In the afternoon someone knocked at my door with “medicines, Madam”  and handed me a bag of herbal drugs to be taken before and after food.  The package includes a bottle of bitter brown sludge of which 3 tablespoons 3 times daily. I have taken this stuff before.  Not this time.  It is vile.  I will not take it. I only have to decide whether to leave it unconsumed as a symbol of defiance, or tip a little down the sink each day to feign compliance.


The first “treatment” was a thumping from Beena and a subtle re-arrangement of my skeleton.  Next day, Beena and Bindhu ganged up on me and thumped me again.  When I screamed, Beena would ask “Is pain?”  I soon learn that answering yes to “is pain?” only encourages them to inflict more pain.  You have to suffer the pain to earn the shirodhara. And so, I got my shirodhara.  Warm oil is poured rhythmically on the forehead for about 45 minutes. Very relaxing.  By now it was 8.30pm.  The restaurant closes at 9, and so I had to go for dinner in the kimono and ninja head gear.  I had arrived.

some ninjas snapped unawares

Burns Night 2011 in porkandcabbageland

Dr. Who always seems to have strange experiences in familiar places.  Burns Night 2011 was a bit like that.  Here in porkandcabbageland there are some fans who organise a Burns Night.  There is even someone who has gone to the trouble of translating Burns into the local dialect.  So, off I went, dragging along my  friend for what promised to be an interesting experience if nothing else.   


There they were, almost 300 porkandcabbagelanders with a smattering of suitably kilted Scottish Ladies with their leader the redoubtable 86 year old Ruth.

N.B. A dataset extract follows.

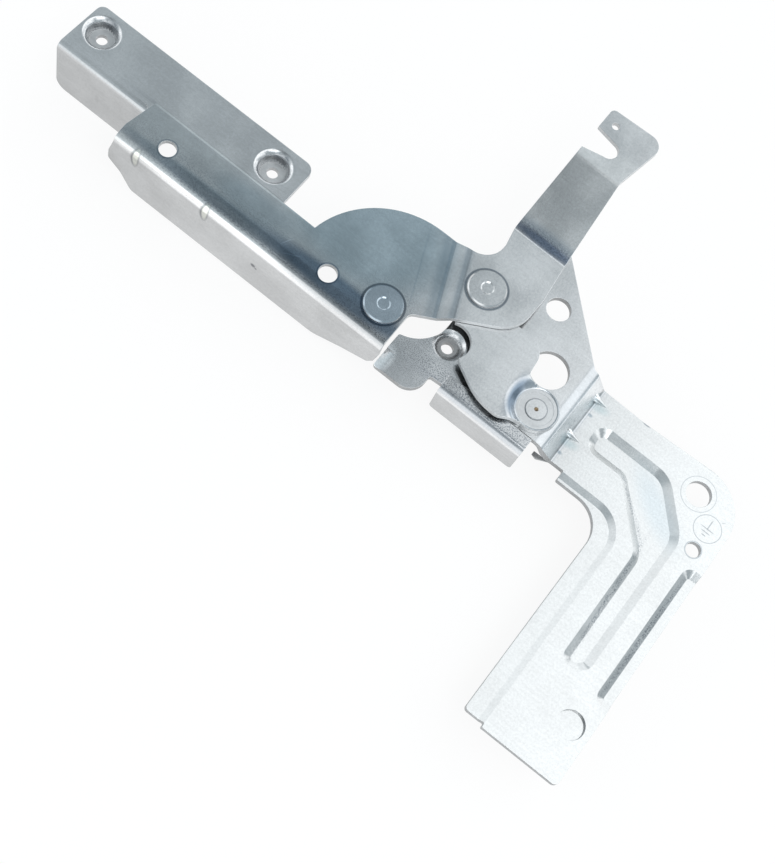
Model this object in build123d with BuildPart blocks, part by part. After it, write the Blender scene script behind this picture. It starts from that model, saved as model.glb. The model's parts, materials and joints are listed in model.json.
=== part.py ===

She had the frilliest blouse as befits her status as chieftain of the waltzcityscottishladies.  We had not ordered haggis in advance and so we had to order from the standard bill of fare.  We had pork.  And lettuce.  The evening started with Burns songs as set by Beethoven, Haydn, Schumann, Mendelssohn and others.  Then the haggis was ceremoniously piped in by the first waltzcity pipe and drum.  Oh yes, they have their very own pipe band.  A father and son. Not Scottish.  


Our neighbours had ordered haggis and we watched them shrink as if the haggis was going to jump off the plate and wrap itself round their head and press their brains out through their ears.  The haggis looked like its normal furry cute self.  However, it was served with mashed potatoes done the porkandcabbageland way – that is to say sloppy, very sloppy, like school dinner semolina.  Turnip is not a recognised vegetable in porkandcabbageland.  There are few recognised vegetables.  So, our haggis and potato flavoured semolina dish was completed with a spoonful of sliced carrots.  Once the first forkfuls of the puddin’ race chieftain were tasted, the fear dissipated and they gobbled it up, as well they should.  


The next part of the evening was mainly Burns songs given the blues treatment and translated into waltzcity dialect. My highlight was one song done in German German, Swiss German, Waltzcitydialect and Lallans.  They have promised us a translation of Tam o Shanter for next year.  My friend went home and ordered Eddie Reader’s Burns album.